If we say derogatory comments are acceptable in the context of a joke, this basically allows anything, because anything can be construed as a joke post hoc. Suppose someone said: “Let me tell you about my trouble with blacks. Three things happen when they’re in the lab: (stereotype 1), (stereotype 2), (stereotype 3).” I think most educated people would regard this as unacceptable, even if the speaker subsequently argues that they were being ironic. However, substitute “girls” for “blacks” and for many people it becomes OK.

So very many people.

I also think that academic institutions have the right to dissociate themselves from someone who brings them into disrepute by using racist or sexist language. Gender equality is very much on the agenda of academic institutions and funding bodies. Many universities with science, technology, engineering and mathematics (STEM) departments have seriously engaged with the Athena SWAN initiatives to address gender inequality in the workplace; the Royal Society and the European Research Council have come under fire for the low success rates of female grant applicants, and both organisations have taken this criticism seriously and are examining ways to ensure their processes are transparent and fair. Having a high-profile figure make a sexist joke in a public forum undermines such initiatives, and places the organisations in a difficult position whereby they either appear to condone sexism or risk being attacked for political correctness. Sexist language, however jokey, shows an insensitivity to gender issues that is at odds with the core values of most academic institutions. Calling this out is an indication of a commitment to women’s right to fair treatment and not a threat to academic freedom.
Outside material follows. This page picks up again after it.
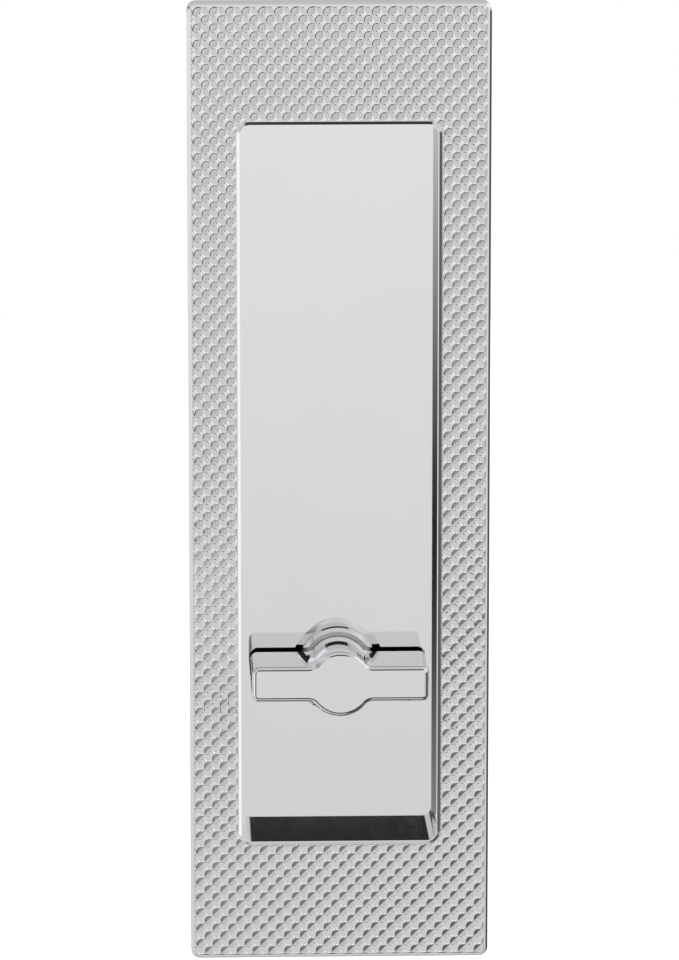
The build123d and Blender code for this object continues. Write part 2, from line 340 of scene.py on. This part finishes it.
def add_ring(shape, outline, depth):
    return [shape.verts.new((x, depth, TURN_AXIS_Z + z)) for x, z in outline]


def loft(shape, rings):
    """Skin over rings of vertices, closed at both ends."""
    for near, far in zip(rings, rings[1:]):
        for place, vertex in enumerate(near):
            shape.faces.new((vertex, near[place - 1], far[place - 1], far[place]))
    shape.faces.new(rings[0])
    shape.faces.new(list(reversed(rings[-1])))


def rounded_front(shape):
    """Rings of the grip from its back edge to the rim of its front face."""
    rings = [
        add_ring(shape, turn_outline(-TURN_BACK_ROUNDING), TURN_BACK),
        add_ring(shape, turn_outline(-TURN_BACK_ROUNDING / 4), TURN_BACK - TURN_BACK_ROUNDING / 3),
        add_ring(shape, turn_outline(0.0), TURN_BACK - TURN_BACK_ROUNDING),
    ]
    for step in range(ROUNDING_STEPS + 1):
        angle = math.radians(90 * step / ROUNDING_STEPS)
        grow = -TURN_ROUNDING * (1 - math.cos(angle))
        depth = turn_front + TURN_ROUNDING * (1 - math.sin(angle))
        rings.append(add_ring(shape, turn_outline(grow), depth))
    return rings


def hub_section(radius, half_width=1.0):
    """Circle, cut by two flats where it is wider than them."""
    angles = [2 * math.pi * step / HUB_POINTS for step in range(HUB_POINTS)]
    points = [(radius * math.cos(a), radius * math.sin(a)) for a in angles]
    return [(max(-half_width, min(half_width, x)), z) for x, z in points]


def socket_section():
    """Square with as many points as the hub has, an equal number on each side."""
    angles = [2 * math.pi * step / HUB_POINTS for step in range(HUB_POINTS)]
    scales = [SOCKET_HALF / max(abs(math.cos(a)), abs(math.sin(a))) for a in angles]
    return [(scale * math.cos(a), scale * math.sin(a)) for scale, a in zip(scales, angles)]


def hub_rings(shape):
    """Round hub with flats for the stop washer, a groove for the ring and the spindle's socket."""
    flats_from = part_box("stop_washer")[0].y
    groove_from, groove_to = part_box("retaining_ring")[0].y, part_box("retaining_ring")[1].y
    round_hub = hub_section(HUB_RADIUS)
    flat_hub = hub_section(HUB_RADIUS, HUB_HALF_FLATS)
    groove = hub_section(HUB_HALF_FLATS)
    stations = [
        (round_hub, TURN_BACK - TURN_ROUNDING),
        (round_hub, flats_from),
        (flat_hub, flats_from),
        (flat_hub, groove_from),
        (groove, groove_from),
        (groove, groove_to),
        (flat_hub, groove_to),
        (flat_hub, turn_end),
        (socket_section(), turn_end),
        (socket_section(), spindle_low.y),
    ]
    return [add_ring(shape, section, depth) for section, depth in stations]


turn_shape = bmesh.new()
loft(turn_shape, rounded_front(turn_shape))
loft(turn_shape, hub_rings(turn_shape))
bmesh.ops.remove_doubles(turn_shape, verts=turn_shape.verts, dist=1e-7)
bmesh.ops.recalc_face_normals(turn_shape, faces=turn_shape.faces)
turn = bpy.data.objects.new("turn_grip", mesh_of(turn_shape, "turn_grip"))
bpy.context.scene.collection.objects.link(turn)
turn.data.materials.append(chrome("chrome_turn"))
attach(turn, "turn")
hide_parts("thumb_turn")


# Bearing of the turn: a chromed collar with a groove, a pale polymer bush, and zinc-plated or
# spring steel parts behind the pocket floor.
dress("turn_collar", chrome("chrome_collar"))


def plain(name, colour, metallic, roughness, grain=0.1):
    material, finish = finish_material(name)
    position = finish.place()
    cloud = finish.noise(position, 400.0, 4.0)
    darker = tuple(c * 0.82 for c in colour[:3]) + (1.0,)
    finish.surface(
        Base_Color=finish.tint(cloud, colour, darker),
        Metallic=metallic,
        Roughness=roughness - grain / 2 + grain * cloud,
        Normal=finish.bump(cloud, 0.05, 0.0001),
    )
    return material


BLACK = plain("black_polymer", grey(0.02), 0.0, 0.5)
BEARING = plain("bearing_polymer", grey(0.95), 0.0, 0.35)
ZINC = plain("zinc_steel", (0.62, 0.64, 0.66, 1.0), 1.0, 0.35)
SPRING = plain("spring_steel", (0.40, 0.41, 0.43, 1.0), 1.0, 0.3)
dress("turn_bush", BEARING)
for node in ("stop_washer", "stop_pin", "retaining_ring", "spindle"):
    dress(node, ZINC)
for node in ("fixing_screw_top", "fixing_screw_bottom"):
    dress(node, ZINC)
for node in ("spring_washer", "clip_upper_left", "clip_upper_right", "clip_lower_left", "clip_lower_right"):
    dress(node, SPRING)
dress("base_frame", BLACK)


# Room: light in front, with cards that the petals and the bead mirror. Each card is a level of
# light between two limits to the east and two in height. Behind the pull the camera sees white.
LEVELS = (
    (0.0, 0.60),
    (0.11, 0.66),
    (0.25, 0.64),
    (0.37, 0.67),
    (0.44, 0.81),
    (0.56, 0.64),
    (0.70, 0.64),
    (1.0, 0.58),
)
CARDS = (
    (1.00, 0.50, 1.00, 0.32, 0.80),
    (0.56, -0.60, -0.15, 0.02, 0.45),
    (0.24, -1.00, -0.50, 0.32, 0.58),
    (0.06, -0.46, -0.13, -0.34, 0.00),
    (1.00, -0.80, -0.48, -0.40, 0.02),
    (0.11, 0.30, 0.85, -0.34, 0.02),
    (0.04, -0.24, 0.24, 0.30, 0.75),
    (0.04, -0.24, 0.24, -0.75, -0.35),
    (0.04, -0.30, 0.30, -1.20, -0.93),
)
CARD_EDGE = 0.06
LOWER_RIGHT_LEVEL = 0.09
WALL_CARD_LEVEL = 0.02
BEHIND_LEVEL = 0.50

world = bpy.data.worlds.new("room")
bpy.context.scene.world = world
sky = Finish(world)
direction = sky.add("ShaderNodeTexCoord", {})[0]
east, north, height = sky.add("ShaderNodeSeparateXYZ", {}, direction)
ramp = sky.tree.nodes.new("ShaderNodeValToRGB")
while len(ramp.color_ramp.elements) < len(LEVELS):
    ramp.color_ramp.elements.new(0.5)
for element, (place, level) in zip(ramp.color_ramp.elements, LEVELS):
    element.position = place
    element.color = grey(level)
sky.tree.links.new((height * 0.5 + 0.5).socket, ramp.inputs[0])
room_colour = Signal(sky, ramp.outputs[0])


def between(signal, low, high):
    above = signal.ramp(low - CARD_EDGE, low + CARD_EDGE)
    return above * (1 - signal.ramp(high - CARD_EDGE, high + CARD_EDGE))


for level, west_end, east_end, low, high in CARDS:
    card = between(east, west_end, east_end) * between(height, low, high)
    room_colour = sky.tint(card, room_colour, grey(level))
# Two dark cards with sharper edges, which the pocket's lower and right walls mirror.
over_lower_wall = between(east, -0.24, 0.24) * height.ramp(0.228, 0.242)
over_lower_wall = over_lower_wall * (1 - height.ramp(0.30, 0.36))
room_colour = sky.tint(over_lower_wall, room_colour, grey(WALL_CARD_LEVEL))
beside_right_wall = (1 - east.ramp(-0.015, 0.003)) * east.ramp(-0.11, -0.09)
beside_right_wall = beside_right_wall * between(height, -0.26, -0.14)
room_colour = sky.tint(beside_right_wall, room_colour, grey(WALL_CARD_LEVEL))
across_card = (east - height) * math.sqrt(0.5)
along_card = (east + height) * math.sqrt(0.5)
lower_right = across_card.ramp(0.620, 0.745) * along_card.ramp(-0.60, -0.40)
room_colour = sky.tint(lower_right, room_colour, grey(LOWER_RIGHT_LEVEL))
room_colour = sky.tint(north.ramp(0.05, 0.30), room_colour, grey(BEHIND_LEVEL))
seen = sky.add("ShaderNodeLightPath", {})[0]
shown = sky.tint(seen, room_colour, grey(1.0))
background = sky.add("ShaderNodeBackground", {}, shown, 1.0)[0]
sky.add("ShaderNodeOutputWorld", {}, background)

# Floor: pale, below the pull, and not seen by its mirrors.
floor_shape = bmesh.new()
bmesh.ops.create_circle(floor_shape, cap_ends=True, segments=64, radius=2.0)
floor = bpy.data.objects.new("floor", mesh_of(floor_shape, "floor"))
floor.location.z = -0.30
bpy.context.scene.collection.objects.link(floor)
floor_material, paint = finish_material("floor_paint")
camera_ray, shadow_ray, diffuse_ray, glossy_ray = paint.add("ShaderNodeLightPath", {})[:4]
matt = paint.add("ShaderNodeBsdfDiffuse", {}, grey(0.9))[0]
glow = paint.add("ShaderNodeEmission", {}, grey(1.0), camera_ray * 0.80)[0]
lit = paint.add("ShaderNodeAddShader", {}, matt, glow)[0]
clear = paint.add("ShaderNodeBsdfTransparent", {})[0]
paint.add("ShaderNodeOutputMaterial", {}, paint.add("ShaderNodeMixShader", {}, glossy_ray, lit, clear)[0])
floor.data.materials.append(floor_material)

# Camera: in front, well above the pull and a little to its left, far enough off that the plate's
# edges stay nearly parallel.
CAMERA_PLACE = Vector((-0.0307, -0.904, 0.1745))
CAMERA_AIM = Vector((0.0, -0.004, 0.0012))
FRAME_HALF = 0.0765
camera_data = bpy.data.cameras.new("camera")
camera = bpy.data.objects.new("camera", camera_data)
bpy.context.scene.collection.objects.link(camera)
line_of_sight = CAMERA_AIM - CAMERA_PLACE
camera.location = CAMERA_PLACE
camera.rotation_euler = line_of_sight.to_track_quat("-Z", "Y").to_euler()
camera_data.lens = camera_data.sensor_width / 2 * line_of_sight.length / FRAME_HALF
camera_data.clip_end = 20.0
bpy.context.scene.camera = camera
bpy.context.scene.view_settings.view_transform = "Standard"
That seems reasonable enough, doesn’t it?


  1. chris61 says

    Regarding what happened to Tim Hunt, no, it doesn’t for reasons explained in the comments at DB’s post.

  2. Saad says

    Richard Powell, #2

    I don’t understand. What facts weren’t established? Is there some doubt in your mind as to exactly what he said?

  3. says

    Not to mention, who demanded anyone’s resignation?

    Not to mention, this post was intended to be about general principles, not a particular person.

  4. says

    #5: My comment didn’t name any names, but was also couched in terms of general principles. The quoted article takes as its starting point a high profile case very much centred on a particular person. Someone at UCL reportedly demanded (and got) that individual’s resignation, on the basis of a single tweet by another person who attended an event where he spoke. I questioned whether this was fair.

    #4: There is little doubt over what Sir Tim Hunt actually said, as the (London) Times has published a recording of his self-deprecating “speech” (actually an informal toast) which concludes “Congratulations everybody, because I hope, I hope, I hope — I really hope — there is nothing holding you down, especially not monsters like me.” These remarks do not seem to me to compromise women’s rights to fair treatment – indeed they seem to support them.

    I’ve appreciated this blog for the best part of a decade and have valued its support for values I hold dear, if that doesn’t sound too pompous. These are my first comments here and I’m making them because I fear you’ve misread this situation, not because I want to pick an argument or support sexism. But I can accept that it is me, rather than you, who has got hold of the wrong end of the stick. I shall now revert to dormancy.